(SET EXERCISE)
Search the listing below for the word "objects" and copy each line that holds it.

+---+

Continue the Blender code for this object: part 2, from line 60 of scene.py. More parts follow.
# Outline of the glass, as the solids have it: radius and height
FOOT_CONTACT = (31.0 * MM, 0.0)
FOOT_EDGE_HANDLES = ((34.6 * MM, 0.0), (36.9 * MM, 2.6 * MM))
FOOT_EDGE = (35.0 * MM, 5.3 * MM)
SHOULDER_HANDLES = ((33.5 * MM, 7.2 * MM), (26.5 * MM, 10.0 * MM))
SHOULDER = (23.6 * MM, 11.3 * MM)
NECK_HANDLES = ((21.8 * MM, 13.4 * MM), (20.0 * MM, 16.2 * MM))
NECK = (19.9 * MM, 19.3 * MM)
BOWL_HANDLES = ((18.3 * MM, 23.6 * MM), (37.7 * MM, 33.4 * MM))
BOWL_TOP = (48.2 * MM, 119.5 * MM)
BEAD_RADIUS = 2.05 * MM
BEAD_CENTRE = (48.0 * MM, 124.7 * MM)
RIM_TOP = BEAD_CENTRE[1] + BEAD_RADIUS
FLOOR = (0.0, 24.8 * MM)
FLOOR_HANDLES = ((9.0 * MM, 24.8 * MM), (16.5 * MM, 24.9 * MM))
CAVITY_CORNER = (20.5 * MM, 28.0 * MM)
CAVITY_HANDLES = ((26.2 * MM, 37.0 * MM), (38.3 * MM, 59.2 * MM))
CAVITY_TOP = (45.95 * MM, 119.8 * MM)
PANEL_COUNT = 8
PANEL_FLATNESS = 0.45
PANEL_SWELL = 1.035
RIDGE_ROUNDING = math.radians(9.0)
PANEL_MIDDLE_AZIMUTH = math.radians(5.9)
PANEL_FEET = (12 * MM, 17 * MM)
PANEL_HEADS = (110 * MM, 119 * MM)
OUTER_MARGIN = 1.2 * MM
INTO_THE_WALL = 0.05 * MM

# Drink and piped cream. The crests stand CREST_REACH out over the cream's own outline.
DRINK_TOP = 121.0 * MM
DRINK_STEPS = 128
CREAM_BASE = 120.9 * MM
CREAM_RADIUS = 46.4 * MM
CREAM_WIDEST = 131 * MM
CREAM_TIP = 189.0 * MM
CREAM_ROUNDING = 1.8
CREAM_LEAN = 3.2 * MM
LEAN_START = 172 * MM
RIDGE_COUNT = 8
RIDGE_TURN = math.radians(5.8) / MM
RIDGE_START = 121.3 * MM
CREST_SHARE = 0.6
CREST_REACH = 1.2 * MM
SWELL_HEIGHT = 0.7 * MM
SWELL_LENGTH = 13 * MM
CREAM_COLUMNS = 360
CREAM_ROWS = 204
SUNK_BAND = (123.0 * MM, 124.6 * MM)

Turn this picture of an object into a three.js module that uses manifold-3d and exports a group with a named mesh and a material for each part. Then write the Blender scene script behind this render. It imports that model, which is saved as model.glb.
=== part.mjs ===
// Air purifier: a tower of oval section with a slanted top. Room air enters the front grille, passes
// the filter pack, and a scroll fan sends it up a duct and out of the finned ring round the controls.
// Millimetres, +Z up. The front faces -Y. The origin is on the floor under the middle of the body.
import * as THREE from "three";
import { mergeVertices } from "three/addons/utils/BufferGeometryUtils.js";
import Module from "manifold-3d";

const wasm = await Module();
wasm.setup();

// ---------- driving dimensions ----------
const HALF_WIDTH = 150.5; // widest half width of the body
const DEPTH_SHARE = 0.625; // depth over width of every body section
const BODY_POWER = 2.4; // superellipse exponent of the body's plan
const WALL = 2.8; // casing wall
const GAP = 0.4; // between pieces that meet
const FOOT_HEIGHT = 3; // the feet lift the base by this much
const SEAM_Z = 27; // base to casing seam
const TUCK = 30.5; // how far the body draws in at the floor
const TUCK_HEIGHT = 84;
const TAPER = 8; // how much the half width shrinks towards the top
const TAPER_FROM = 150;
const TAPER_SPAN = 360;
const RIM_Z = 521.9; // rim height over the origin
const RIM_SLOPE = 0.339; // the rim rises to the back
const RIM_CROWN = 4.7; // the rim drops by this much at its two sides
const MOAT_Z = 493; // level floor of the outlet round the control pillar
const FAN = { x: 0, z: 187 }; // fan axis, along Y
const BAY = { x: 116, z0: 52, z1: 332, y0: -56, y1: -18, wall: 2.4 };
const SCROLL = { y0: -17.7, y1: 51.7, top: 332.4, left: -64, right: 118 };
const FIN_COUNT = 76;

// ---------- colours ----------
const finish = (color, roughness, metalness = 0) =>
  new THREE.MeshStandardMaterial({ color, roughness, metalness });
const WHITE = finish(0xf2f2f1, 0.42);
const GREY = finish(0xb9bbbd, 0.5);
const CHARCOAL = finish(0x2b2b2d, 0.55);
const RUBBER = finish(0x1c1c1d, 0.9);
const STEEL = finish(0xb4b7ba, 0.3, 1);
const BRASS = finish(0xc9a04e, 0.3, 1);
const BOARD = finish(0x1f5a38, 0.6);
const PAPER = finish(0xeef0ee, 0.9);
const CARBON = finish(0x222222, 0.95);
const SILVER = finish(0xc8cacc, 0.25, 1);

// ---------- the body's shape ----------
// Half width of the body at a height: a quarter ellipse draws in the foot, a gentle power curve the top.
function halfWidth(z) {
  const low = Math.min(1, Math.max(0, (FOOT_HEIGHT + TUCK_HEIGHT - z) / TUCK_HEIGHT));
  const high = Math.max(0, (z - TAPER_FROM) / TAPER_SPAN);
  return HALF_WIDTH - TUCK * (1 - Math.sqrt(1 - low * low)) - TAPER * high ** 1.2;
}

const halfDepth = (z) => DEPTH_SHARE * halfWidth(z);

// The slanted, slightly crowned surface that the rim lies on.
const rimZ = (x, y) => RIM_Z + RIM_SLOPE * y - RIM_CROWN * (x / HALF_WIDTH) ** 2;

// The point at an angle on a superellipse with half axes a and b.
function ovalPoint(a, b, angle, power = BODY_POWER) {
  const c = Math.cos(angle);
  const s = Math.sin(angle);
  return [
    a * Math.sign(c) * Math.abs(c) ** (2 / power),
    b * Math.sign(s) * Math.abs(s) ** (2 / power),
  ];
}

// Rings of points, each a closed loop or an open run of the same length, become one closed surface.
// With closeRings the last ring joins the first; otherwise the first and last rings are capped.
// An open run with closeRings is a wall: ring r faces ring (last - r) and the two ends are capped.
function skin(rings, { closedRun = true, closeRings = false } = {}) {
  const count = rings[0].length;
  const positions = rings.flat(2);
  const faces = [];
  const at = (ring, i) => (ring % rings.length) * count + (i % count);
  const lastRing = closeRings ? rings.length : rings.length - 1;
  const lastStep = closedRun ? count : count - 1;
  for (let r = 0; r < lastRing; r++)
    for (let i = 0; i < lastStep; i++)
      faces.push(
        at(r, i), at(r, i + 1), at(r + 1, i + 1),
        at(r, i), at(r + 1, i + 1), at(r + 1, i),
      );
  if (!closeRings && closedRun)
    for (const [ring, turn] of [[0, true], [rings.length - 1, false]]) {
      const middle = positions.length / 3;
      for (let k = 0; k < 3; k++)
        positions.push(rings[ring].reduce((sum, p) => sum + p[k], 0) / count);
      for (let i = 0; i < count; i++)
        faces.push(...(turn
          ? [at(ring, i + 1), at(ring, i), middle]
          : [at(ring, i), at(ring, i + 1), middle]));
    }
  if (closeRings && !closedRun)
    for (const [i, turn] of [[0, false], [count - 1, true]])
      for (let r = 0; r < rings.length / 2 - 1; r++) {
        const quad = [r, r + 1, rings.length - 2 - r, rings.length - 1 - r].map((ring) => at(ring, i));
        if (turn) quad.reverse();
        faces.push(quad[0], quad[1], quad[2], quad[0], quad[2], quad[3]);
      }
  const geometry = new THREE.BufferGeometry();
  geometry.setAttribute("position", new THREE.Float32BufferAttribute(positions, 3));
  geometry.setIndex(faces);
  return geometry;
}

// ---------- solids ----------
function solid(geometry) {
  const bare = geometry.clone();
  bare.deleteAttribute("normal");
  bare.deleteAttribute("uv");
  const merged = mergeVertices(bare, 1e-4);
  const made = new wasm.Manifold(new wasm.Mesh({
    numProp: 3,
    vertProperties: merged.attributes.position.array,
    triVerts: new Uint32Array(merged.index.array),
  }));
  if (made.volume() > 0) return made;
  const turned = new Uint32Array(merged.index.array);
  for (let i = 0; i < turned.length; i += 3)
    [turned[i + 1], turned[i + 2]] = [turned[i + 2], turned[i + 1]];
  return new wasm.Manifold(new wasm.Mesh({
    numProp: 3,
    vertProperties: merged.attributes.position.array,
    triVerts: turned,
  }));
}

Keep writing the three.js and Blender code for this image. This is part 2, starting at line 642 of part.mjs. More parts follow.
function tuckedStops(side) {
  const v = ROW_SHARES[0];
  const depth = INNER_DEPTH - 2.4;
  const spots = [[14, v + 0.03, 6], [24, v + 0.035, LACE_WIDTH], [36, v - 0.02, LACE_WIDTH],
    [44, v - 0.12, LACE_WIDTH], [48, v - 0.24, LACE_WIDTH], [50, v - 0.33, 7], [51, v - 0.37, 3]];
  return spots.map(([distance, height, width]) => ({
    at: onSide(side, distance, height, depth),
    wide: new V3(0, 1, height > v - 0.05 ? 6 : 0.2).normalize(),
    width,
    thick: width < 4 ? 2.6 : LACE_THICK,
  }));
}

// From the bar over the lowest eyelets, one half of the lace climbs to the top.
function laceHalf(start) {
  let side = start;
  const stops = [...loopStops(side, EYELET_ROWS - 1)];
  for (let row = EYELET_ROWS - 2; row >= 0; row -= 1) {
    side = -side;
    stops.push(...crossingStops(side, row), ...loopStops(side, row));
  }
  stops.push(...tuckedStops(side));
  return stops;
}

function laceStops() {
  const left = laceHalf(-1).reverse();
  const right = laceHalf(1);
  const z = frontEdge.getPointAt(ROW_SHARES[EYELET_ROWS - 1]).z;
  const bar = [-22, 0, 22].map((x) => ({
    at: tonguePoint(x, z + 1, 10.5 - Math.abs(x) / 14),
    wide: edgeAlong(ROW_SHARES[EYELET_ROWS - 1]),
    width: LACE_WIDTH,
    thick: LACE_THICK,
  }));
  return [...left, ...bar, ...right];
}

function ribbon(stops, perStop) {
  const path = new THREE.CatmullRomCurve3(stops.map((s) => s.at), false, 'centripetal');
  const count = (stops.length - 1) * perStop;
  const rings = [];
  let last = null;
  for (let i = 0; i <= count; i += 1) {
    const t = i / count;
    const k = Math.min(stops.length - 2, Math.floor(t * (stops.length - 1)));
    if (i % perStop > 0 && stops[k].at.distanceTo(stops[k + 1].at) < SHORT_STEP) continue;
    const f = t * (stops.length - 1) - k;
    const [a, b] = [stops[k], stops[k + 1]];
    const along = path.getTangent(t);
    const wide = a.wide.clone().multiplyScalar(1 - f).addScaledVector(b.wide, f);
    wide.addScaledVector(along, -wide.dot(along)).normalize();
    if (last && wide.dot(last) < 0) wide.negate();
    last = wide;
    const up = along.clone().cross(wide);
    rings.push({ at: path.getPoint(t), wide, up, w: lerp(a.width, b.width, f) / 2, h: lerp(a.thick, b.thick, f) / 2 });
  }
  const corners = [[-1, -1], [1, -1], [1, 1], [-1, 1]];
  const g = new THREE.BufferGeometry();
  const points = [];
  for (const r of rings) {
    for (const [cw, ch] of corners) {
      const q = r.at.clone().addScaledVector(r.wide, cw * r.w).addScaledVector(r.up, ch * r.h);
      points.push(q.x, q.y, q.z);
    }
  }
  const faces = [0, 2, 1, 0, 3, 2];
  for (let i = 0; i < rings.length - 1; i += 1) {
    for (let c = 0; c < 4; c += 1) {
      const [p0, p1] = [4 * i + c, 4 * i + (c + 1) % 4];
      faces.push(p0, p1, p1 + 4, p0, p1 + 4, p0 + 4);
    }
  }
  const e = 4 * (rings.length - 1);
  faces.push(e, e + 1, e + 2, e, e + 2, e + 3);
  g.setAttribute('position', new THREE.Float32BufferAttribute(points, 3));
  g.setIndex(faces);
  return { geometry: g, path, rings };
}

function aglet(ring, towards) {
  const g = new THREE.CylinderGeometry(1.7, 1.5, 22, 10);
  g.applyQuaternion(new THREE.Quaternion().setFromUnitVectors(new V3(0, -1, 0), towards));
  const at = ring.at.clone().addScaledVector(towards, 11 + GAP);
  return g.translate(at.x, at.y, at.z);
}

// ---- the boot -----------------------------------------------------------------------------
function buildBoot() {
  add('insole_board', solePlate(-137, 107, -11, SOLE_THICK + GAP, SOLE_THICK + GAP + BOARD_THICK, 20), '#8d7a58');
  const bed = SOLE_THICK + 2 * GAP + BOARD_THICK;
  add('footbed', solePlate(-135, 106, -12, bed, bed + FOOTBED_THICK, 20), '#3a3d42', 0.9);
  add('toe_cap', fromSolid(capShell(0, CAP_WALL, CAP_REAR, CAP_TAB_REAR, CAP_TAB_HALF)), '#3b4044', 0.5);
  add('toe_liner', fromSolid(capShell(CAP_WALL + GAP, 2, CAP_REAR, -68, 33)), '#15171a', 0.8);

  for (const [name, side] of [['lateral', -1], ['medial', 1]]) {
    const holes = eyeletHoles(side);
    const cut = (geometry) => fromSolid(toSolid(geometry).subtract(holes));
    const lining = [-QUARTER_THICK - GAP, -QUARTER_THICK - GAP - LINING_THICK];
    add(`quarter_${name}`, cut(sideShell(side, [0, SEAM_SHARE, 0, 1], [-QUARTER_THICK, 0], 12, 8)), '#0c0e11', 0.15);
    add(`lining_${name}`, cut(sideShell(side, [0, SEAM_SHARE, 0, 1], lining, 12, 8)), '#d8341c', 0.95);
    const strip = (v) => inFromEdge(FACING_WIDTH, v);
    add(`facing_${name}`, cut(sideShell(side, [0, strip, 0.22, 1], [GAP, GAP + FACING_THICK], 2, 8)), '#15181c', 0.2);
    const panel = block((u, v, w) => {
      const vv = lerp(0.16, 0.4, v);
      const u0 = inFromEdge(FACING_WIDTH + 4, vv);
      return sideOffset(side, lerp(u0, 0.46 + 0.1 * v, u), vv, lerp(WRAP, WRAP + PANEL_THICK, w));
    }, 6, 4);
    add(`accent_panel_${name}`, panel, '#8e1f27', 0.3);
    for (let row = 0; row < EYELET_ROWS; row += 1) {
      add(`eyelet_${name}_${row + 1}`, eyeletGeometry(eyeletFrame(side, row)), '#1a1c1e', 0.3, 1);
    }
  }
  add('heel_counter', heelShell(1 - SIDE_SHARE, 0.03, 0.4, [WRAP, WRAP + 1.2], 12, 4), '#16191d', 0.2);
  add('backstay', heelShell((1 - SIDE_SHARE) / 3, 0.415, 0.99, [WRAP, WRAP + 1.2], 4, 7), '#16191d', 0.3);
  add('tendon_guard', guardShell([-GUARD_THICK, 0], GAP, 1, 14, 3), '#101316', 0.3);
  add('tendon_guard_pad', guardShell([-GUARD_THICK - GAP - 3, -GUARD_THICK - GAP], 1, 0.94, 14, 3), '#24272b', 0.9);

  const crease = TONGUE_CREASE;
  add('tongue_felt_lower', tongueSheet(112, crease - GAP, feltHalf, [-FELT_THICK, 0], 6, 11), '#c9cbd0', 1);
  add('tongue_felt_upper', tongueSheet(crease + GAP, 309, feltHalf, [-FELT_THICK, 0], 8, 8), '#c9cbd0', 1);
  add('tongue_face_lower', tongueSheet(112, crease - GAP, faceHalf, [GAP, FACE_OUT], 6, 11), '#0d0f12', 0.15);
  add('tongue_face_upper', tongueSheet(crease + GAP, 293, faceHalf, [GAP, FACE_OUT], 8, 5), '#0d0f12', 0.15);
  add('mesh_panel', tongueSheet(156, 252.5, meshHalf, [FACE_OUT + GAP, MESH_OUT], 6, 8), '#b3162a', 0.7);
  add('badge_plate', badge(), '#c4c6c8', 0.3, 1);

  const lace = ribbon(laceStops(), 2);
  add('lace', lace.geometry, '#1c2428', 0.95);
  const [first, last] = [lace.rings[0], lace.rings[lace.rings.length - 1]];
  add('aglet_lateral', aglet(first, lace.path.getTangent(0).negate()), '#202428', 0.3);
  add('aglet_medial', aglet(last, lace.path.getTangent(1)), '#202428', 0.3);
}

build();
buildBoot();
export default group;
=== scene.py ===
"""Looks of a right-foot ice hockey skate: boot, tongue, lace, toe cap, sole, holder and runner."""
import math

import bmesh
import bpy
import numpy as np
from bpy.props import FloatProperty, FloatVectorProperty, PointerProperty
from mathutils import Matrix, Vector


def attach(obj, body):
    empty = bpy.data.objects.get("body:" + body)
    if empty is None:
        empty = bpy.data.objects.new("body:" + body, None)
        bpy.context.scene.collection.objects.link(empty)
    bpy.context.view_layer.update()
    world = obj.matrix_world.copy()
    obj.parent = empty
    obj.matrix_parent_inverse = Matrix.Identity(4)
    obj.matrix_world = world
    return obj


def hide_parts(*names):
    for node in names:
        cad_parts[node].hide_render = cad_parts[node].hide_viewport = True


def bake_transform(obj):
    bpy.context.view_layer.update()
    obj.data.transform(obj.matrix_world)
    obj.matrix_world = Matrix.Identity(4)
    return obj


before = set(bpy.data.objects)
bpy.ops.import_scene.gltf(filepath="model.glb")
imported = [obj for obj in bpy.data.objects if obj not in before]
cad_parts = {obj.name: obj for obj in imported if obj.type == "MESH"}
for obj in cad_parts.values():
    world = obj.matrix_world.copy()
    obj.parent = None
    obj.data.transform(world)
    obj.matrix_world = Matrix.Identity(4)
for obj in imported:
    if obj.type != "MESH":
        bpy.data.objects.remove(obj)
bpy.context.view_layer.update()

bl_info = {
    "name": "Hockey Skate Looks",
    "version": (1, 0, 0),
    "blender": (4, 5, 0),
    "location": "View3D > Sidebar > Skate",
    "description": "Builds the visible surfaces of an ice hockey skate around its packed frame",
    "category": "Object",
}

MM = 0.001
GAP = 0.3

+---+

(REPLY)
    empty = bpy.data.objects.get("body:" + body)
        empty = bpy.data.objects.new("body:" + body, None)
        bpy.context.scene.collection.objects.link(empty)
before = set(bpy.data.objects)
imported = [obj for obj in bpy.data.objects if obj not in before]
        bpy.data.objects.remove(obj)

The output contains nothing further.